**Short task:**
Repeat exactly the lines running from the line that contains "What OpenSCAD source" to the line that contains "inlay_t = 1.2; // [0.8:0.1:2]"; include both ends and add nothing.

------ Supplied data

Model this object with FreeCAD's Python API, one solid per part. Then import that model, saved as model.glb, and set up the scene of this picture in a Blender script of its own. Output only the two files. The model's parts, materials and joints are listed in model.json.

------------
------ Supplied data

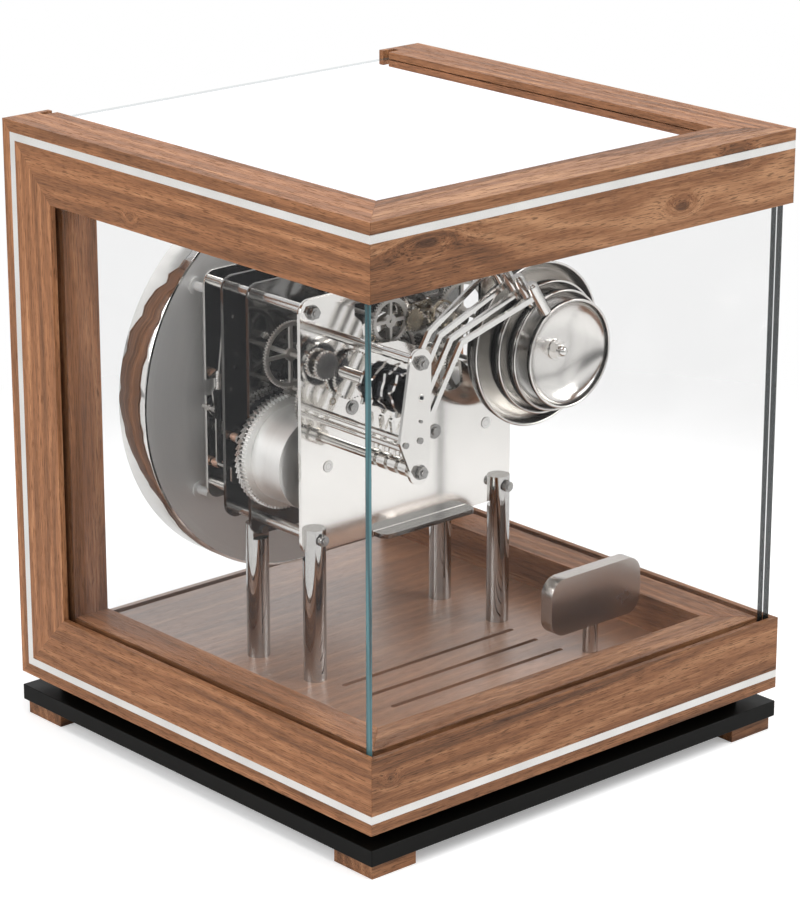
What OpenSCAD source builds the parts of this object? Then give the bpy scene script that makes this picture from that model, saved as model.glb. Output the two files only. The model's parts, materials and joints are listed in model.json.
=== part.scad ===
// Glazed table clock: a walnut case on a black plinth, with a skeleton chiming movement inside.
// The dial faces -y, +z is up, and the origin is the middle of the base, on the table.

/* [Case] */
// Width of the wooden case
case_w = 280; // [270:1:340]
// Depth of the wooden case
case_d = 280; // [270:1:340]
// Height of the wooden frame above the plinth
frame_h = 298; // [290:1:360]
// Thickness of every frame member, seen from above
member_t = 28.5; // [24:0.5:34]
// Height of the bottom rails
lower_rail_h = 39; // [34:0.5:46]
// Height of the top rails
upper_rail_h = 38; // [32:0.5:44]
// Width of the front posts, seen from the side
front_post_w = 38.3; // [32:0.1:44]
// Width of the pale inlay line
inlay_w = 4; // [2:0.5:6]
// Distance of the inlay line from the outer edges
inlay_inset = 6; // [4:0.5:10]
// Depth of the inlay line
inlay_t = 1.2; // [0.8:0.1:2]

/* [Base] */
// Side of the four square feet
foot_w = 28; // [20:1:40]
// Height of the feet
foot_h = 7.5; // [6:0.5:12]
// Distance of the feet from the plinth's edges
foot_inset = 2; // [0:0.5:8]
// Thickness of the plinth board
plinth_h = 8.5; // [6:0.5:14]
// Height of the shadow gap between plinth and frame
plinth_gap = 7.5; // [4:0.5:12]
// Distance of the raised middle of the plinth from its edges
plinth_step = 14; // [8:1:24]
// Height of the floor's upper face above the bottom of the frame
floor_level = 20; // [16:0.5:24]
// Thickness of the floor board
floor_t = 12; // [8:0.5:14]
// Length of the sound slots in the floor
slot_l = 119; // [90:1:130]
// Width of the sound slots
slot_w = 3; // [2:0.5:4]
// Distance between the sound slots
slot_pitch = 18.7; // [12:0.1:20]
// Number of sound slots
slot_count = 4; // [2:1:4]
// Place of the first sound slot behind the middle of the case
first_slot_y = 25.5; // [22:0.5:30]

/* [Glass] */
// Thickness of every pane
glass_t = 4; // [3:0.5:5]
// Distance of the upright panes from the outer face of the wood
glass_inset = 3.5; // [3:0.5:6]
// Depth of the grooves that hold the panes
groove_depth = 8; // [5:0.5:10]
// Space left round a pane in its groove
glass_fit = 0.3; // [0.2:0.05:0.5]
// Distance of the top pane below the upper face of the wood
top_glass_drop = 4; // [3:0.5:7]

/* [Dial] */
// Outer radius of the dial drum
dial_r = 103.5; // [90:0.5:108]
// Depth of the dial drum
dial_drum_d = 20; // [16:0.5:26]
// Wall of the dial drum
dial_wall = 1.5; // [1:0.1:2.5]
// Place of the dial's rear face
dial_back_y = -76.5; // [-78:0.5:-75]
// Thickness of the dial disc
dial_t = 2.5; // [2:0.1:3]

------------

**Written answer:**
What OpenSCAD source builds the parts of this object? Then give the bpy scene script that makes this picture from that model, saved as model.glb. Output the two files only. The model's parts, materials and joints are listed in model.json.
=== part.scad ===
// Glazed table clock: a walnut case on a black plinth, with a skeleton chiming movement inside.
// The dial faces -y, +z is up, and the origin is the middle of the base, on the table.

/* [Case] */
// Width of the wooden case
case_w = 280; // [270:1:340]
// Depth of the wooden case
case_d = 280; // [270:1:340]
// Height of the wooden frame above the plinth
frame_h = 298; // [290:1:360]
// Thickness of every frame member, seen from above
member_t = 28.5; // [24:0.5:34]
// Height of the bottom rails
lower_rail_h = 39; // [34:0.5:46]
// Height of the top rails
upper_rail_h = 38; // [32:0.5:44]
// Width of the front posts, seen from the side
front_post_w = 38.3; // [32:0.1:44]
// Width of the pale inlay line
inlay_w = 4; // [2:0.5:6]
// Distance of the inlay line from the outer edges
inlay_inset = 6; // [4:0.5:10]
// Depth of the inlay line
inlay_t = 1.2; // [0.8:0.1:2]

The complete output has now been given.